Unemployment claims came in at 284,000, the lowest readings since February 2006. This saw the four-week average drop to around 300,000. This is a good sign heading into next week’s non-farm payrolls data. With optimism continuing in the US jobs market, the greenback managed to edge higher.
We continue to see evidence that Janet Yellen’s concerns about slack in the jobs market are perhaps a touch overdone. Already she has said if key metrics, particularly jobs and inflation, continue to track ahead of the Fed's run rate then this could force the Feds hand as far as rates are concerned.

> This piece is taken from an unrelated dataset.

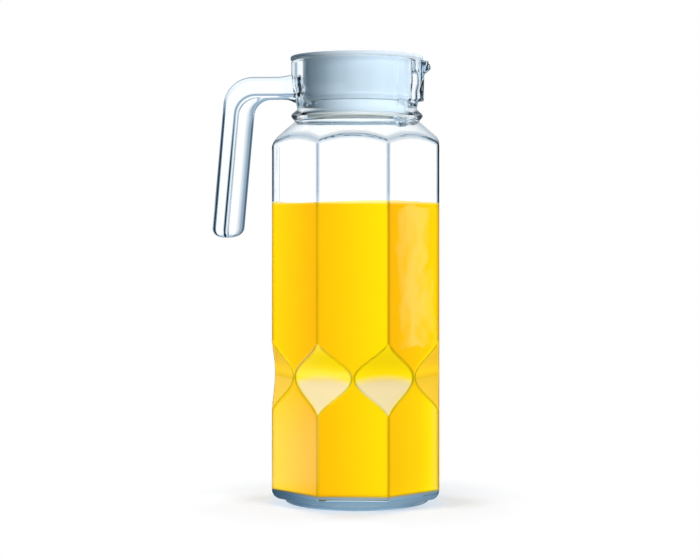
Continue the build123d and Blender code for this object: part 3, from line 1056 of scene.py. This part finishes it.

Next week we also have the FOMC meeting which could potentially shed more light on rates. Having said that, traders are likely to remain hesitant being caught out short the greenback. Having said that, USD/JPY looks like it is in prime position to benefit from this. USD/JPY has broken a downtrend resistance and could be headed to 102 in the near term.
AUD/NZD in prime position
Yesterday I briefly touched on AUD/NZD and I continue to feel it is a key currency pair to watch in the near term. The pair broke a downtrend resistance which has been in place since November last year and with the RBNZ set to hold rates for a while, there is a good chance we’ll see further near-term weakness for the NZD. The next barrier for the pair is in the 1.1026 where we could see some consolidation. Once this level is breached then traders are likely to be looking to add to AUD/NZD longs.